Is England the size of a village? A Dance to the Music of Time

One of the real pleasures of Anthony Powell's A Dance to the Music of Time is his use of dialogue (or, often, monologue) to create and delineate character; I wish I could capture this from memory, but the only way, really, is to quote the text, so you'll have to find some passages for yourself - but those who have read his books will agree that he uses dialogue not exactly realistically but in a broadly satiric matter. For ex., Widmerpool - to read any of his pompous and self-absorbed but finally idiotic declamations completely tells you that this guy is an ass and an ass-kisser completely self-absorbed and incredibly insecure at the same time. Or the novelist X. Trapnel, introduced in vol 10 Books Do Furnish a Room, a sponger and lout but a writer of some talent who despite his disheveled appearance and eccentric mannerisms somehow exudes charisma and attracts a band of acolytes: Powell captures Trapnel's acidic wit and his lofty sense of his own significance. In this volume, somehow, however improbably, Trapnel has persuaded Widmerpool's beautiful and unhappy wife, Pamela, to walk out of the marriage and run away with him.
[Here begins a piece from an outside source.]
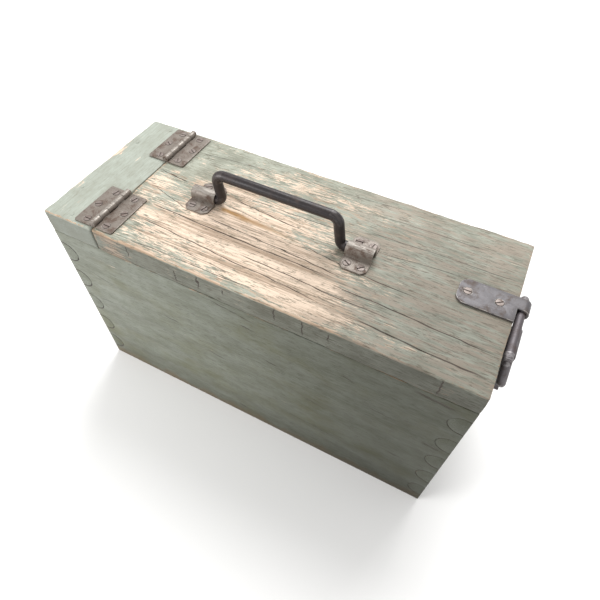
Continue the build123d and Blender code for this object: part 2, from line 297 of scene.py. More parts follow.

In other books, with other characters, we would shrug this off as ridiculously unlikely, but in Powell's work there is a constant shuffling about of characters and couplings, characters appear and fade out and show up again volumes later and the narrator, Jenkins, crosses paths with with those from his past with such uncanny frequency that we have the odd sense that the entire scope of his world over a lifetime consists of about 20 people and that England itself is about the size of a village. Maybe it is.